SLEPc no longer works in parallel

Question

In older versions of FEniCS I could successfully run SLEPc to find eigenvalues in parallel, but this no long seems to work (see also this question). For example, if I run the code below in serial it successfully computes 3 eigenvalues as requested, but if run with mpirun, it reports 0 eigenvalues successfully computed. Is it still possible to run SLEPc in parallel with FEniCS 1.6.0? If so, could someone explain how or post an example code. Thanks.

from dolfin import *
mesh = UnitSquareMesh(25, 25)
V = FunctionSpace(mesh, "CG", 1)
u = TrialFunction(V)
v = TestFunction(V)
a = dot(grad(u), grad(v))*dx
m = u*v*dx

# Assemble the stiffness matrix and the mass matrix.
A = assemble(a)
M = assemble(m)
A = as_backend_type(A)
M = as_backend_type(M)

# Create eigensolver and compute eigenvalues
eigensolver = SLEPcEigenSolver(A, M)
eigensolver.parameters["spectrum"] = "smallest magnitude"
eigensolver.solve(3)

# Check the number of eigenvalues that converged.
# Extract the eigenvalues (ignore the imaginary part) and compare with the exact values
nconv = eigensolver.get_number_converged()
if MPI.rank(mesh.mpi_comm()) == 0:
    print "Number of eigenvalues successfully computed: ", nconv
eigenvalues = []
for i in range(nconv):
    r, c, rx, cx = eigensolver.get_eigenpair(i)  # real and complex part of eigenvalue
    eigenvalues.append(r)

if MPI.rank(mesh.mpi_comm()) == 0:
  print "Smallest positive eigenvalues computed and exact: "
  for i in range(min(nconv, 3)):
    print eigenvalues[i]

Answer 1

Hi, interestingly enough your code works in parallel if eigensolver = SLEPcEigenSolver(A) but I don't observe much scaling.

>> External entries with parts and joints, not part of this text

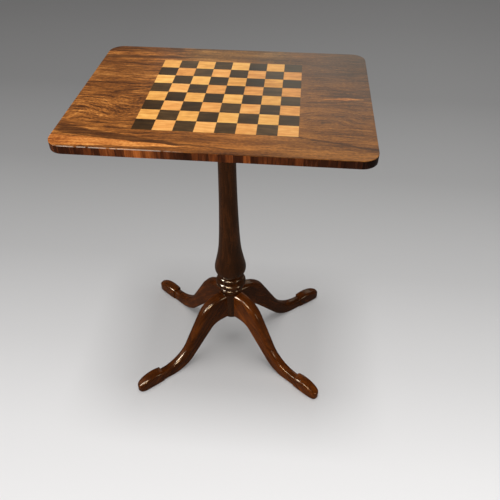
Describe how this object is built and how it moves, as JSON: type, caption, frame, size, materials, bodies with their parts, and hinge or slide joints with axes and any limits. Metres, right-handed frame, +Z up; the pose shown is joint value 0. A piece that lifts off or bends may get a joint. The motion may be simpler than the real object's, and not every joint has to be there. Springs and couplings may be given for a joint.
{
  "type": "chess table",
  "caption": "Tilt-top pedestal chess table: veneered top with an inlaid board on a turned pillar with cabriole legs; a sprung catch under the top frees it to tip upright.",
  "frame": {"origin": "on the floor under the pillar's axis, the centre of the box at its base", "axes": "+Z up, +X along the top's long side, +Y towards the edge that rises when the top tilts"},
  "size_m": [0.536, 0.406, 0.708],
  "materials": {
    "rosewood": "dark straight-grained rosewood sheet, satin polish",
    "light_inlay": "golden satinwood squares, satin polish",
    "dark_inlay": "ebonised rosewood squares, satin polish",
    "cross_banding": "cross-grained rosewood edge, satin polish",
    "groundwork": "plain mahogany ground, oiled",
    "polished_mahogany": "dark red-brown French polish, glossy",
    "bearer_wood": "plain mahogany, worn and waxed",
    "beech": "plain beech wedge, unfinished",
    "iron": "blackened wrought iron",
    "steel": "old bright steel screws",
    "spring_steel": "dark spring steel wire",
    "brass": "aged lacquered brass"
  },
  "bodies": {
    "base": {"pillar": "polished_mahogany", "tenon_wedge": "beech", "leg_front_left": "polished_mahogany", "leg_front_right": "polished_mahogany", "leg_back_right": "polished_mahogany", "leg_back_left": "polished_mahogany", "brace_plate": "iron", "brace_screws": "steel", "pivot_block": "bearer_wood", "keeper_plate": "brass", "keeper_screws": "brass", "pivot_pin_left": "iron", "pivot_pin_right": "iron"},
    "top": {"top_board": "groundwork", "edge_banding": "cross_banding", "top_veneer": "rosewood", "light_squares": "light_inlay", "dark_squares": "dark_inlay", "bearer_left": "bearer_wood", "bearer_right": "bearer_wood", "bearer_screws": "steel", "catch_plate": "brass", "catch_case": "brass", "catch_screws": "brass", "catch_spring": "spring_steel"},
    "catch": {"catch_bolt": "brass", "catch_knob": "brass"}
  },
  "joints": [
    {"name": "top_tilt", "type": "hinge", "parent": "base", "child": "top", "pos_m": [0, -0.044, 0.678], "axis": [1, 0, 0], "range_deg": [0, 90]},
    {"name": "catch_draw", "type": "slide", "parent": "top", "child": "catch", "axis": [0, 1, 0], "range_m": [0, 0.01], "stiffness_N_per_m": 300, "springref_m": -0.01, "deforming": ["catch_spring"]}
  ]
}
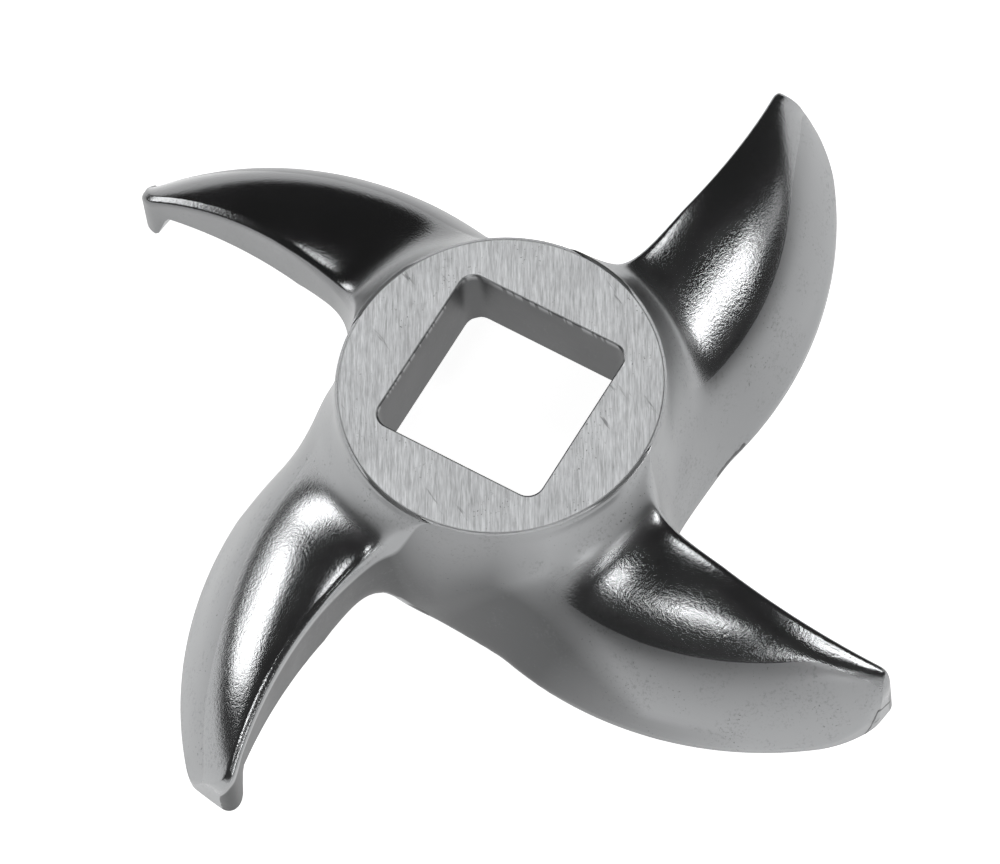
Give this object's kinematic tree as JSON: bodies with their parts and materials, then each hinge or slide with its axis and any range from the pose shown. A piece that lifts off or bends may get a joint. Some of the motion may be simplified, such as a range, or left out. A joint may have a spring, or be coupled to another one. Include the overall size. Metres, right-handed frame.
{
  "type": "meat grinder knife",
  "caption": "Cast steel knife for a meat grinder: curved hollow-backed blades round a flat hub with a square drive hole.",
  "frame": {"origin": "axis of the square drive hole, in the plane of the cutting edges on the plate side", "axes": "+Z along the drive hole, from the plate side towards the flat face that the auger bears on; X and Y along the flat sides of the drive hole"},
  "size_m": [0.0952, 0.0952, 0.0174],
  "materials": {
    "steel": "ground flanks and face, glossy as-cast scoops"
  },
  "bodies": {
    "root": {"knife": "steel"}
  },
  "joints": []
}
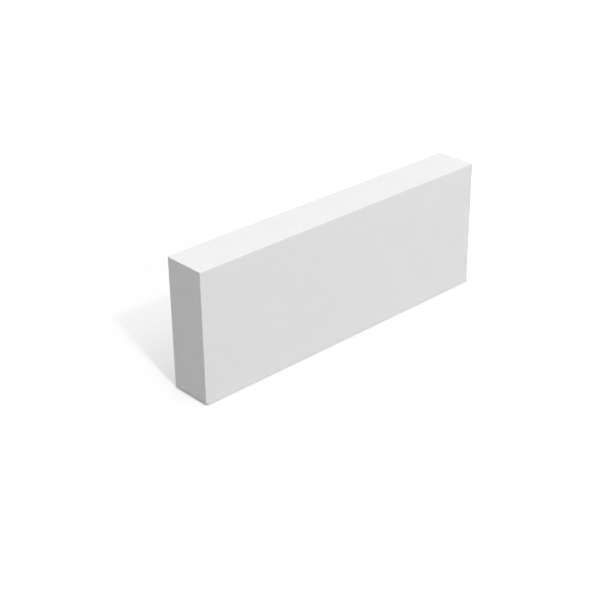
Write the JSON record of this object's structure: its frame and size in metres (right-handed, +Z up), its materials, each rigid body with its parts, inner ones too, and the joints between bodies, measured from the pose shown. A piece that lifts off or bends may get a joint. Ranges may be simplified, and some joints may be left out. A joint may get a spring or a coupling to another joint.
{
  "type": "aerated concrete block",
  "caption": "Plain rectangular block of white autoclaved aerated concrete, sawn flat on all sides, for laying thin partition walls.",
  "frame": {"origin": "middle of the lower bed face, on the level that the block stands on", "axes": "+X along the length to the right end, -Y out of the large front face, +Z up through the height"},
  "size_m": [0.6, 0.075, 0.225],
  "materials": {
    "aerated_concrete": "matt wire-cut porous white concrete"
  },
  "bodies": {
    "root": {"aerated_concrete_block": "aerated_concrete"}
  },
  "joints": []
}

The generalized eigenvalue problem works in paralllel with the following

from dolfin import *
mesh = UnitSquareMesh(25, 25)
V = FunctionSpace(mesh, "CG", 1)
u = TrialFunction(V)
v = TestFunction(V)
a = dot(grad(u), grad(v))*dx
m = u*v*dx

print V.dim()

# Assemble the stiffness matrix and the mass matrix.
A = assemble(a)
M = assemble(m)
A = as_backend_type(A).mat()
M = as_backend_type(M).mat()

from slepc4py import SLEPc
from petsc4py import PETSc

# Setup the eigensolver
solver = SLEPc.EPS().create()
solver.setOperators(A, M)
solver.setType(solver.Type.KRYLOVSCHUR)
solver.setDimensions(3, PETSc.DECIDE)
solver.setWhichEigenpairs(solver.Which.SMALLEST_REAL)
solver.setTolerances(1E-8, 1000)

solver.solve()

nconv = solver.getConverged()
niters = solver.getIterationNumber()
if MPI.rank(mesh.mpi_comm()) == 0:
    print "Number of eigenvalues successfully computed: ", nconv
    print "Iterations used", niters

eigenvalues = []
for i in range(nconv):
    r = solver.getEigenvalue(i).real  # real part of eigenvalue
    eigenvalues.append(r)

if MPI.rank(mesh.mpi_comm()) == 0:
    print "Smallest positive eigenvalues computed and exact: "
    for i in range(min(nconv, 3)):
        print eigenvalues[i]

By works I mean that it gets approx. the same answer with 1 and more cpus.